Data supplied start

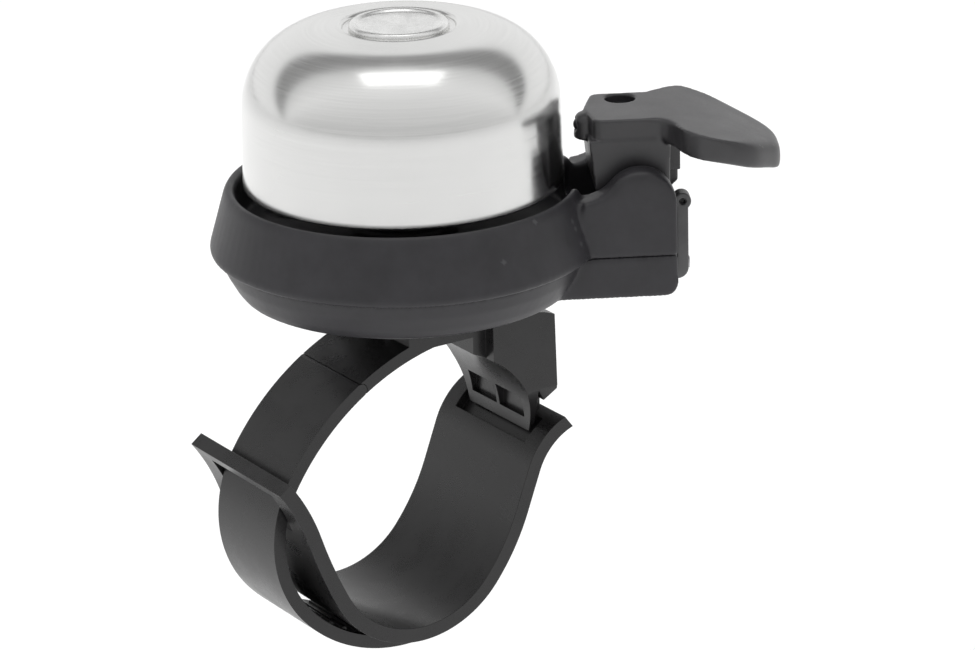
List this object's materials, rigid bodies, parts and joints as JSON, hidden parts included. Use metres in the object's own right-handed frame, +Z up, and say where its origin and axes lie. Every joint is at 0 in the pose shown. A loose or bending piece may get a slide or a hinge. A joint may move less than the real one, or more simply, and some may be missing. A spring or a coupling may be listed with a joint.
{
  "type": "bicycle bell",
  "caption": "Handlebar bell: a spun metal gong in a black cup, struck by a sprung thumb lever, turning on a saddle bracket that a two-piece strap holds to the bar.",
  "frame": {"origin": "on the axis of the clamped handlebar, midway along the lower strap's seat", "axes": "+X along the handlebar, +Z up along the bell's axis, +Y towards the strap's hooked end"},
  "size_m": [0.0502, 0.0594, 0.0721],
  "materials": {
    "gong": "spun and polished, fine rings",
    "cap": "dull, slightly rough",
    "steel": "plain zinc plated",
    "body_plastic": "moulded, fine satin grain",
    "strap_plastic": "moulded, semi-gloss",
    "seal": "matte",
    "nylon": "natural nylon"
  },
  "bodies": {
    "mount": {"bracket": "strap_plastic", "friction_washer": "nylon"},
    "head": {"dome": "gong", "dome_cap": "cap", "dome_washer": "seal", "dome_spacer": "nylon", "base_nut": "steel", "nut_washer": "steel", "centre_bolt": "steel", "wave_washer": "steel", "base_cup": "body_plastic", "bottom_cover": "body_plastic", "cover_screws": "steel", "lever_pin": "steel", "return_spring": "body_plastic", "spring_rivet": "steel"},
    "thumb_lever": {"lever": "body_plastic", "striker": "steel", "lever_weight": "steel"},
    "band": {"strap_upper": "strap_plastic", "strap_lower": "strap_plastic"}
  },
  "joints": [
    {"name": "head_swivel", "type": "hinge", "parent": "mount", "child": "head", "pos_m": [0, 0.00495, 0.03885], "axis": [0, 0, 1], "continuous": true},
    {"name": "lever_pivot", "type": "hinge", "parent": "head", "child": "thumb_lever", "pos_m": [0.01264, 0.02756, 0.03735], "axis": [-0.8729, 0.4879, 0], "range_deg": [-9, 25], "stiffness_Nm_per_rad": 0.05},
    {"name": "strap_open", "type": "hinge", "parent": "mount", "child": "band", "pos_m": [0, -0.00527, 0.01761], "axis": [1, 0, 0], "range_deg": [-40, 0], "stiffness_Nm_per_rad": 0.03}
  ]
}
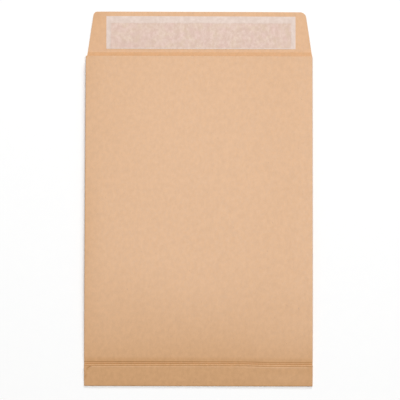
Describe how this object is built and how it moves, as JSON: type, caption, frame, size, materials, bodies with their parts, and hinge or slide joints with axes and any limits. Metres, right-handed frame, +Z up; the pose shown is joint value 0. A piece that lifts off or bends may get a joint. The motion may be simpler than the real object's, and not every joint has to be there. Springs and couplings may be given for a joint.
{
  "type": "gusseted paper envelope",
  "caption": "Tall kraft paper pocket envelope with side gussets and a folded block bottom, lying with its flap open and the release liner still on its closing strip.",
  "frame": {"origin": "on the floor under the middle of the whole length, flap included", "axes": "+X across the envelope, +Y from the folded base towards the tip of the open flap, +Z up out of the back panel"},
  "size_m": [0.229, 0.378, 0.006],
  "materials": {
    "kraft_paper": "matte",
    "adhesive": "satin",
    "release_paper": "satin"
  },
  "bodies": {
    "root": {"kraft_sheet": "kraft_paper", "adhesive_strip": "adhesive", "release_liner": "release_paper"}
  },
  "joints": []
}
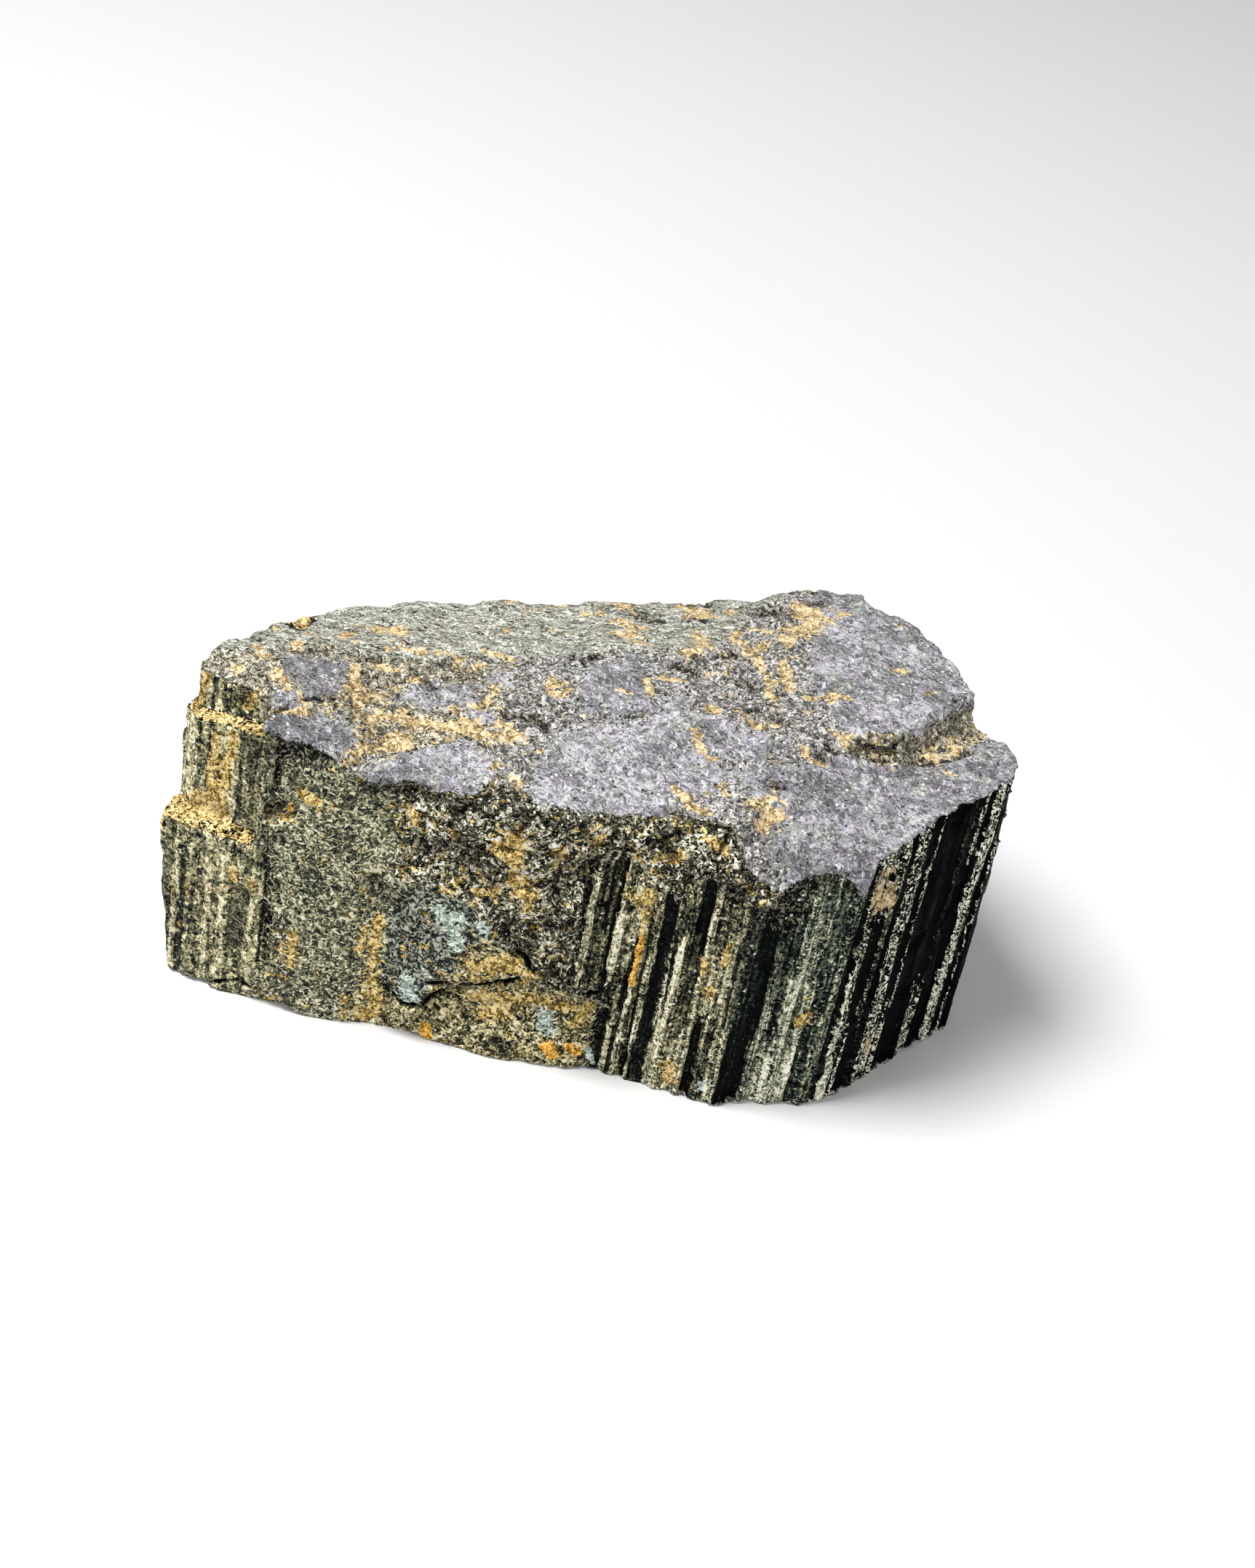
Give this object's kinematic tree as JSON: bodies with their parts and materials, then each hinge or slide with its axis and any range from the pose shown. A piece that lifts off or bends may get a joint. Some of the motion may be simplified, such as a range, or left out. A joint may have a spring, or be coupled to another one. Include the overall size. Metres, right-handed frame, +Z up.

Data supplied end

> Work instructions: Output all of the data again, exactly.

> Task solution:
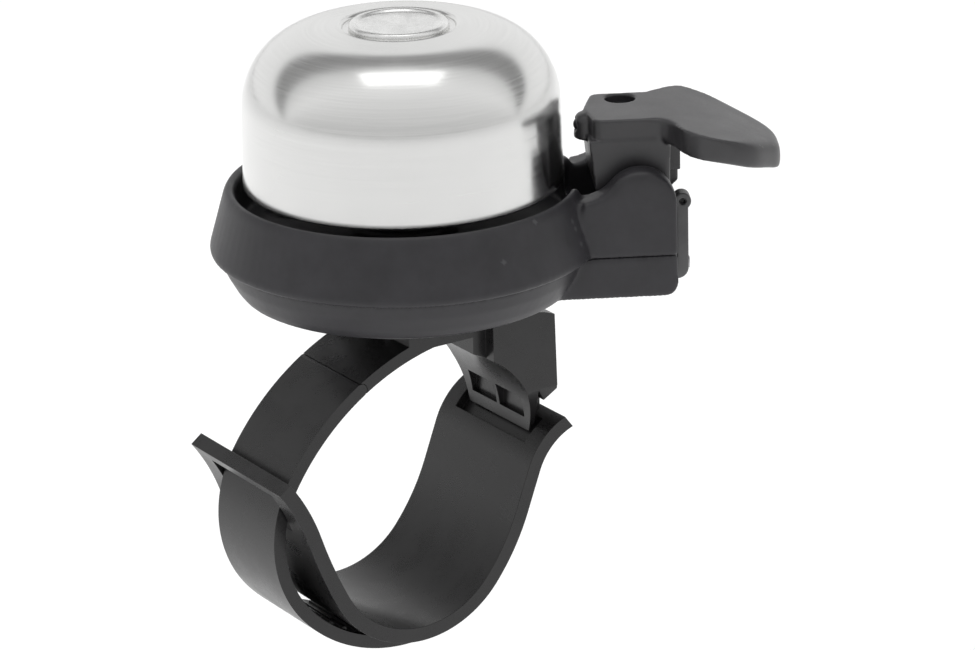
List this object's materials, rigid bodies, parts and joints as JSON, hidden parts included. Use metres in the object's own right-handed frame, +Z up, and say where its origin and axes lie. Every joint is at 0 in the pose shown. A loose or bending piece may get a slide or a hinge. A joint may move less than the real one, or more simply, and some may be missing. A spring or a coupling may be listed with a joint.
{
  "type": "bicycle bell",
  "caption": "Handlebar bell: a spun metal gong in a black cup, struck by a sprung thumb lever, turning on a saddle bracket that a two-piece strap holds to the bar.",
  "frame": {"origin": "on the axis of the clamped handlebar, midway along the lower strap's seat", "axes": "+X along the handlebar, +Z up along the bell's axis, +Y towards the strap's hooked end"},
  "size_m": [0.0502, 0.0594, 0.0721],
  "materials": {
    "gong": "spun and polished, fine rings",
    "cap": "dull, slightly rough",
    "steel": "plain zinc plated",
    "body_plastic": "moulded, fine satin grain",
    "strap_plastic": "moulded, semi-gloss",
    "seal": "matte",
    "nylon": "natural nylon"
  },
  "bodies": {
    "mount": {"bracket": "strap_plastic", "friction_washer": "nylon"},
    "head": {"dome": "gong", "dome_cap": "cap", "dome_washer": "seal", "dome_spacer": "nylon", "base_nut": "steel", "nut_washer": "steel", "centre_bolt": "steel", "wave_washer": "steel", "base_cup": "body_plastic", "bottom_cover": "body_plastic", "cover_screws": "steel", "lever_pin": "steel", "return_spring": "body_plastic", "spring_rivet": "steel"},
    "thumb_lever": {"lever": "body_plastic", "striker": "steel", "lever_weight": "steel"},
    "band": {"strap_upper": "strap_plastic", "strap_lower": "strap_plastic"}
  },
  "joints": [
    {"name": "head_swivel", "type": "hinge", "parent": "mount", "child": "head", "pos_m": [0, 0.00495, 0.03885], "axis": [0, 0, 1], "continuous": true},
    {"name": "lever_pivot", "type": "hinge", "parent": "head", "child": "thumb_lever", "pos_m": [0.01264, 0.02756, 0.03735], "axis": [-0.8729, 0.4879, 0], "range_deg": [-9, 25], "stiffness_Nm_per_rad": 0.05},
    {"name": "strap_open", "type": "hinge", "parent": "mount", "child": "band", "pos_m": [0, -0.00527, 0.01761], "axis": [1, 0, 0], "range_deg": [-40, 0], "stiffness_Nm_per_rad": 0.03}
  ]
}
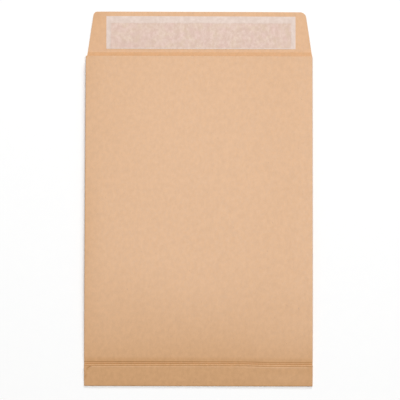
Describe how this object is built and how it moves, as JSON: type, caption, frame, size, materials, bodies with their parts, and hinge or slide joints with axes and any limits. Metres, right-handed frame, +Z up; the pose shown is joint value 0. A piece that lifts off or bends may get a joint. The motion may be simpler than the real object's, and not every joint has to be there. Springs and couplings may be given for a joint.
{
  "type": "gusseted paper envelope",
  "caption": "Tall kraft paper pocket envelope with side gussets and a folded block bottom, lying with its flap open and the release liner still on its closing strip.",
  "frame": {"origin": "on the floor under the middle of the whole length, flap included", "axes": "+X across the envelope, +Y from the folded base towards the tip of the open flap, +Z up out of the back panel"},
  "size_m": [0.229, 0.378, 0.006],
  "materials": {
    "kraft_paper": "matte",
    "adhesive": "satin",
    "release_paper": "satin"
  },
  "bodies": {
    "root": {"kraft_sheet": "kraft_paper", "adhesive_strip": "adhesive", "release_liner": "release_paper"}
  },
  "joints": []
}
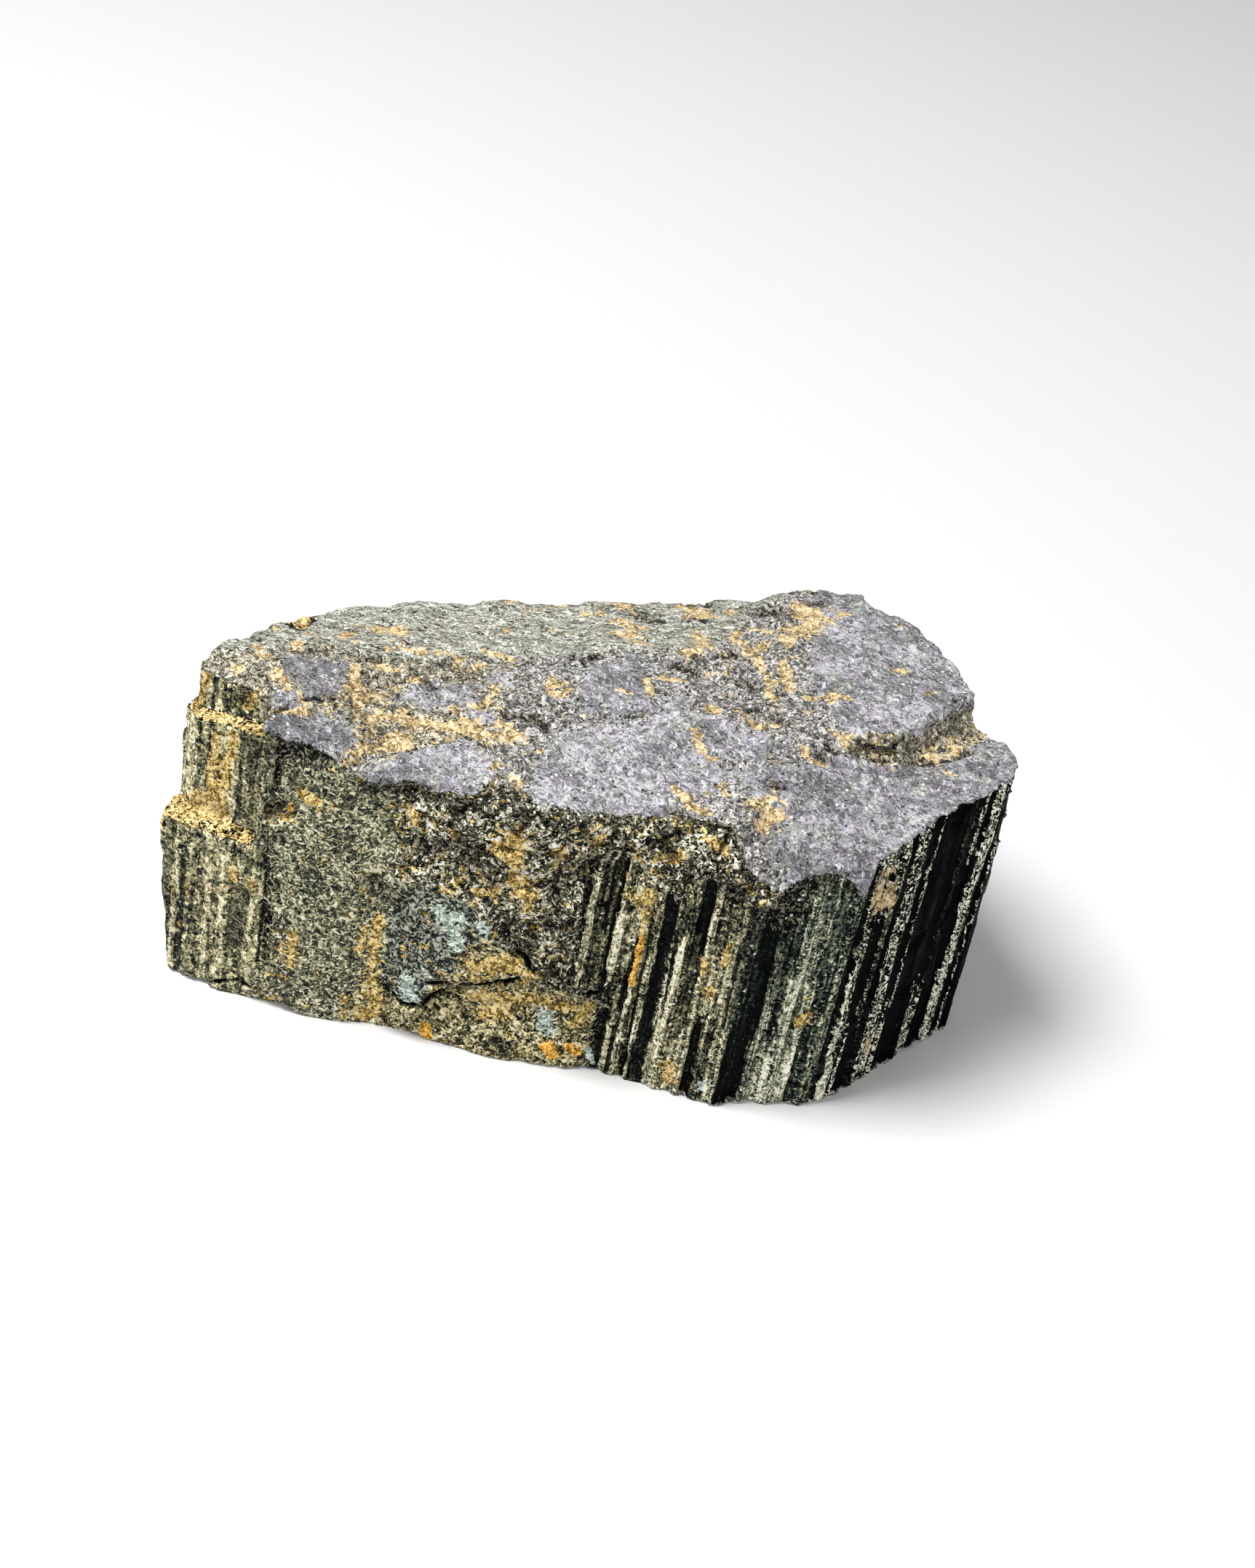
Give this object's kinematic tree as JSON: bodies with their parts and materials, then each hinge or slide with its axis and any range from the pose shown. A piece that lifts off or bends may get a joint. Some of the motion may be simplified, such as a range, or left out. A joint may have a spring, or be coupled to another one. Include the overall size. Metres, right-handed frame, +Z up.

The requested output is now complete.